Recently, the water-gas shift (WGS) reaction has attracted renewed attention because high purity H₂ is needed for the operation of fuel cells.Metallic Cu and Ni have been predicted as highly promising catalysts for the water-gas-shift reaction based on theoretical (DFT) calculations. Supported bimetallic Cu/Ni nanoparticles with a core-shell structure have not been considered to date as WGS catalysts with enhanced catalytic activity and improved selectivity. However, conventional (support impegnation) approaches show poor control over bimetallic structures. Controlled tailoring of various nanostructures using colloidal methods may lead to new electronic and catalytic properties of nanosized metals. Accordingly, the main goal of the present study is to synthesize a series of stable and well-defined bimetallic Cu/Ni nanoparticle catalysts, namely, (a) Cu core and Ni shell (Cu@Ni), (b) Ni core and Cu shell (Ni@Cu), and (c) Cu-Ni mixed alloy nanoparticles supported on alumina, and to investigate their behavior in the WGS reaction. Another important practical aspect of WGS catalysis is the sensitivity of pure Cu and Ni catalysts to the presence of sulfur-containing impurities in the process streams. These catalytic metals readily chemisorb H₂S and form stable surface metal sulfides that poison WGS activity. Thus, bimetallic catalysts with core shell and alloy structure have been also explored with respect to their sulfur tolerance.

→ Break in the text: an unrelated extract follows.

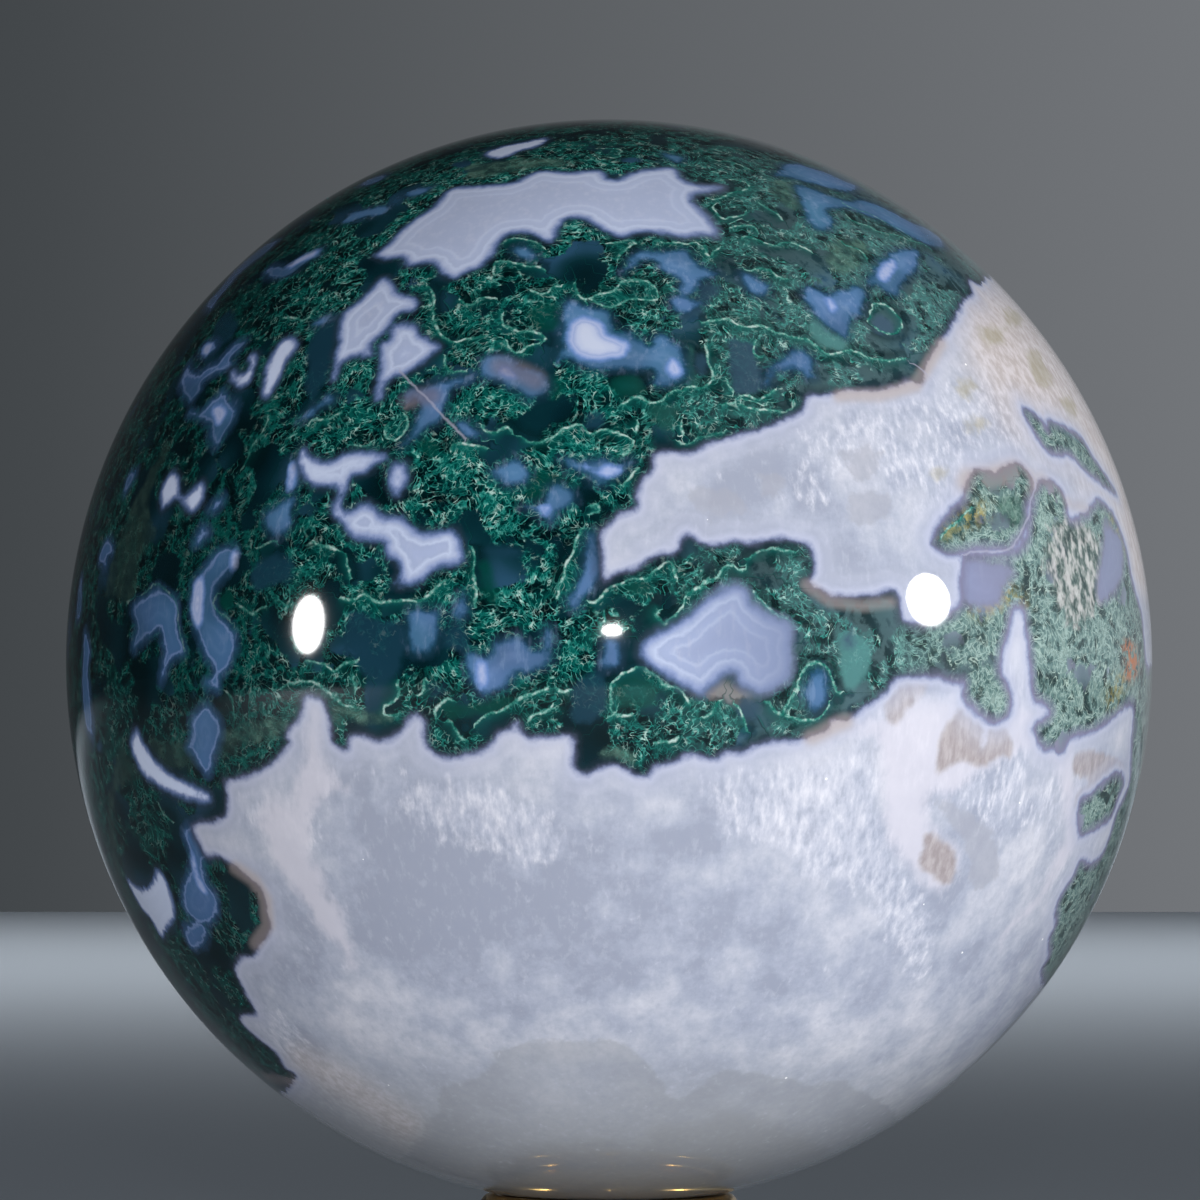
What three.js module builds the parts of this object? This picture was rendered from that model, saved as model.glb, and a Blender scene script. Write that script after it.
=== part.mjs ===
// A polished moss agate sphere resting on a turned brass ring stand.
// Millimetres, +Z up. The origin is the middle of the stand's flat underside, and +Y points to
// the back of the stone, away from the side that is shown.
import * as THREE from "three";

// Driving dimensions
const SPHERE_DIAMETER = 100;
const SPHERE_FACETS_PER_EDGE = 16; // even, so that a vertex lies on each axis and the diameter is true
const STAND_HEIGHT = 10; // from the table to the top of the lip
const FOOT_RADIUS = 14;
const LIP_SHARE = 0.211; // radius of the lip, as a share of the reach from the stone's centre
const REST_GAP = 0.1; // from the stone to the lip that carries it
const RING_STEPS = 64; // facets around the stand

// The lip is a full round along the top of the stand, and the stone touches its inner side.
const LIP_ROUND = 1.1;
const NECK_SET_IN = 0.4; // from the outside of the lip in to the upright wall
const NECK_FILLET = 0.6; // between the wall and the foot
const FOOT_ROUND = 0.5;
const FOOT_THICKNESS = 1.6;
const RECESS_RADIUS = 11.6; // the shallow recess under the foot
const RECESS_DEPTH = 0.4;
const ARC_STEPS = 4;
const LIP_STEPS = 12;

// Worked out from the driving dimensions
const SPHERE_RADIUS = SPHERE_DIAMETER / 2;
const LIP_ANGLE = Math.asin(LIP_SHARE); // from straight down, at the stone's centre
const LIP_TO_CENTRE = SPHERE_RADIUS + REST_GAP + LIP_ROUND;
const LIP_RADIUS = LIP_TO_CENTRE * LIP_SHARE; // ring through the middle of the rounding
const LIP_LEVEL = STAND_HEIGHT - LIP_ROUND;
const SPHERE_CENTRE_LEVEL = LIP_LEVEL + LIP_TO_CENTRE * Math.cos(LIP_ANGLE);
const BORE_RADIUS = LIP_RADIUS - LIP_ROUND;

const agate = new THREE.MeshStandardMaterial({ color: 0x8fa39b, roughness: 0.08, metalness: 0 });
const brass = new THREE.MeshStandardMaterial({ color: 0xb98a3a, roughness: 0.25, metalness: 1 });

// Points on an arc from one angle to another, in degrees, counted from +X towards +Y.
function arc(x, y, radius, from, to, steps) {
  const points = [];
  for (let i = 0; i <= steps; i++) {
    const turn = THREE.MathUtils.degToRad(from + ((to - from) * i) / steps);
    points.push(new THREE.Vector2(x + radius * Math.cos(turn), y + radius * Math.sin(turn)));
  }
  return points;
}

// The stand's section, as radius and height, anticlockwise from the inner edge of the underside.
function standSection() {
  const footShoulder = FOOT_RADIUS - FOOT_ROUND;
  const neckRadius = LIP_RADIUS + LIP_ROUND - NECK_SET_IN;
  const lipStart = -THREE.MathUtils.radToDeg(Math.acos((neckRadius - LIP_RADIUS) / LIP_ROUND));
  const filletRadius = neckRadius + NECK_FILLET;
  const filletLevel = FOOT_THICKNESS + NECK_FILLET;
  return [
    new THREE.Vector2(BORE_RADIUS, RECESS_DEPTH),
    new THREE.Vector2(RECESS_RADIUS, RECESS_DEPTH),
    new THREE.Vector2(RECESS_RADIUS + RECESS_DEPTH, 0),
    new THREE.Vector2(footShoulder, 0),
    ...arc(footShoulder, FOOT_ROUND, FOOT_ROUND, -60, 0, ARC_STEPS),
    ...arc(footShoulder, FOOT_THICKNESS - FOOT_ROUND, FOOT_ROUND, 0, 90, ARC_STEPS),
    ...arc(filletRadius, filletLevel, NECK_FILLET, 270, 180, ARC_STEPS),
    ...arc(LIP_RADIUS, LIP_LEVEL, LIP_ROUND, lipStart, 180, LIP_STEPS),
    new THREE.Vector2(BORE_RADIUS, RECESS_DEPTH),
  ];
}

function agateSphere() {
  const shape = new THREE.IcosahedronGeometry(SPHERE_RADIUS, SPHERE_FACETS_PER_EDGE - 1);
  const mesh = new THREE.Mesh(shape, agate);
  mesh.name = "agate_sphere";
  mesh.position.z = SPHERE_CENTRE_LEVEL;
  return mesh;
}

function ringStand() {
  const shape = new THREE.LatheGeometry(standSection(), RING_STEPS);
  shape.rotateX(Math.PI / 2); // a lathe turns about Y, and the stand stands along Z
  const mesh = new THREE.Mesh(shape, brass);
  mesh.name = "ring_stand";
  return mesh;
}

const mossAgateSphere = new THREE.Group();
mossAgateSphere.add(agateSphere(), ringStand());

export default mossAgateSphere;
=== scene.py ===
# %% [markdown]
# # A moss agate ball on a brass ring
# Moss agate is clear to milky quartz in which green minerals grew as tangled threads. A lapidary saws
# a block of it, grinds it round between two cups, and polishes it until it mirrors the room.
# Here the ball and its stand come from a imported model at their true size. Blender gives them the
# markings of the stone and the gleam of the metal, and never moves them.

import math

import bpy
import numpy as np
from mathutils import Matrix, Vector, kdtree, noise


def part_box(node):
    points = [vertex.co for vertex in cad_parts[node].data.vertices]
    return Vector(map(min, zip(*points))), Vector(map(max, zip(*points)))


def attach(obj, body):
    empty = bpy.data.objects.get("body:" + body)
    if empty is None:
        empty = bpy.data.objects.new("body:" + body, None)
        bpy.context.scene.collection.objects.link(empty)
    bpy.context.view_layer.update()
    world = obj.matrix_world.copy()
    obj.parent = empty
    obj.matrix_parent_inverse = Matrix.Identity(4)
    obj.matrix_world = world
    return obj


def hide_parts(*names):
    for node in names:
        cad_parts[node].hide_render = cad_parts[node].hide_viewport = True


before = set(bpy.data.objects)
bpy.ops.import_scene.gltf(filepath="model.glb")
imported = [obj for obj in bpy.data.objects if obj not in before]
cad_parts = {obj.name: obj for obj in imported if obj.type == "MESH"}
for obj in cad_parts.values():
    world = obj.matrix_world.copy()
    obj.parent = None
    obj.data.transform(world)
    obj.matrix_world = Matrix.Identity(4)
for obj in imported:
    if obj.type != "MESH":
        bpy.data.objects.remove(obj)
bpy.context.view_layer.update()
ball_low, ball_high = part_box("agate_sphere")
ball_centre = (ball_low + ball_high) / 2
ball_radius = (ball_high.x - ball_low.x) / 2
MM = 0.001
BALL_MM = ball_radius / MM
print("the ball is", round(2 * BALL_MM, 2), "mm across")

# %% [markdown]
# ## The camera comes first
# The stone's markings are known from one photograph, so the lens has to stand where it stood.
# A polished ball shows its own outline as a true circle only near the middle of a long lens, and
# its rim hides the stand's lip by an amount that depends on the distance. Twelve radii away, a little
# below the ball's middle, gives the same view of the lip.

# %% Place the camera
PHOTO_SIZE = 1200  # pixels along each side of the picture
PHOTO_CENTRE = (609, 662)  # the middle of the ball's outline, in pixels
PHOTO_RADIUS = 543  # the radius of that outline, in pixels
LEVEL_ROW = 750  # the row of pixels that lies level with the lens
CAMERA_RADII = 12  # from the lens to the ball's middle, counted in the ball's radii
SENSOR_MM = 36

lens_pixels = PHOTO_RADIUS * math.sqrt(CAMERA_RADII**2 - 1)
camera_distance = CAMERA_RADII * ball_radius
pixel_at_ball = camera_distance / lens_pixels
camera_drop = (LEVEL_ROW - PHOTO_CENTRE[1]) * pixel_at_ball
camera_back = math.sqrt(camera_distance**2 - camera_drop**2)
aim = ball_centre + Vector((
    (PHOTO_SIZE / 2 - PHOTO_CENTRE[0]) * pixel_at_ball,
    0,
    (PHOTO_CENTRE[1] - PHOTO_SIZE / 2) * pixel_at_ball,
))

bpy.ops.object.select_all(action="DESELECT")
bpy.ops.object.camera_add(location=ball_centre + Vector((0, -camera_back, -camera_drop)))
camera = bpy.context.object
camera.name = "camera"
camera.data.sensor_width = SENSOR_MM
camera.data.lens = SENSOR_MM * lens_pixels / PHOTO_SIZE
camera.data.clip_start = 0.01
camera.data.clip_end = 20
camera.rotation_euler = (aim - camera.location).to_track_quat("-Z", "Y").to_euler()
bpy.context.scene.camera = camera
bpy.context.view_layer.update()
print("the lens is", round(camera.data.lens), "mm long and", round(camera_distance, 3), "m away")

# %% [markdown]
# ## The ball
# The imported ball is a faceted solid. A mirror polish shows every facet, so the visible ball is a finer
# one in the same place. An icosphere has even triangles and no poles. Its side that faces the lens
# is subdivided once more, because the markings are stored on its points, and the Cast modifier then
# pushes every point out to the true radius.

# %% Model the ball
FINE_CAP_DEGREES = 76  # how far from the axis to the lens the finer triangles reach

bpy.ops.object.select_all(action="DESELECT")
bpy.ops.mesh.primitive_ico_sphere_add(subdivisions=7, radius=ball_radius, location=ball_centre)
ball = bpy.context.object
ball.name = "moss_agate_ball"
to_lens = (camera.location - ball_centre).normalized()
cap_cosine = math.cos(math.radians(FINE_CAP_DEGREES))
bpy.context.tool_settings.mesh_select_mode = (False, False, True)
bpy.ops.object.mode_set(mode="EDIT")
bpy.ops.mesh.select_all(action="DESELECT")
bpy.ops.object.mode_set(mode="OBJECT")
for face in ball.data.polygons:
    face.select = face.center.normalized().dot(to_lens) > cap_cosine
bpy.ops.object.mode_set(mode="EDIT")
bpy.ops.mesh.subdivide(number_cuts=1)
bpy.ops.mesh.select_all(action="SELECT")
bpy.ops.mesh.quads_convert_to_tris()
bpy.ops.object.mode_set(mode="OBJECT")
round_off = ball.modifiers.new("round", "CAST")
round_off.factor = 1
round_off.radius = 0
round_off.size = ball_radius
bpy.ops.object.modifier_apply(modifier="round")
bpy.ops.object.shade_smooth()
bpy.ops.object.transform_apply(location=True, rotation=True, scale=True)
print("the ball has", len(ball.data.polygons), "triangles")

# %% [markdown]
# ## A chart of the ball
# The outlines below are read from the photograph, in its pixels, and drawn on the ball with
# a chart: a pixel inside the outline of the ball is the point that the lens sees there. Past the
# outline, the chart goes on round the back at the same scale, so an outline can run over the edge.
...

The supported bimetallic Cu@Ni, Ni@Cu, and CuNi alloy nanoparticles were synthesized by a successive chemical reduction, a redox-transmetallation method, and simultaneous reduction, respectively. These catalysts were characterized by scanning electron microscopy (SEM), high resolution transmission electron microscopy (HRTEM), scanning transmission electron microscopy (STEM) equipped with an HAADF detector, X-ray diffraction (XRD), X-ray photoelectron spectroscopy (XPS), thermogravimetric analysis (TGA), CO chemisorption, and UV-vis spectroscopy. The size and shape of supported Cu@Ni and Ni@Cu nanoparticles were determined by HRTEM and STEM. The metal composition in the core and shell regions was characterized by HAADF-STEM. The combination of X-ray diffraction, TGA and UV-vis spectroscopy clearly showed the formation of Cu or Ni core structures distinctly different from CuNi alloy nanoparticles. These catalysts were evaluated for the WGS reaction at 423-673 K under normal atmospheric pressure in a fixed-bed glass reactor connected to a gas chromatograph. Supported Cu@Ni and Ni@Cu nanoparticles showed enhanced WGS activities, as compared to traditional CuNi nano-alloys. Specifically, the Cu core with an approximately 1-2 monolayer thick Ni shell exhibited a greater WGS activity as compared to traditional CuNi nano-alloys. However, bimetallic CuNi catalysts supported on alumina with core shell or alloy structure showed similar sulfur resistance to that of pure Cu and Ni catalysts. On the other hand, the sulfur resistance of the catalytic system was improved when ceria is employed as a support.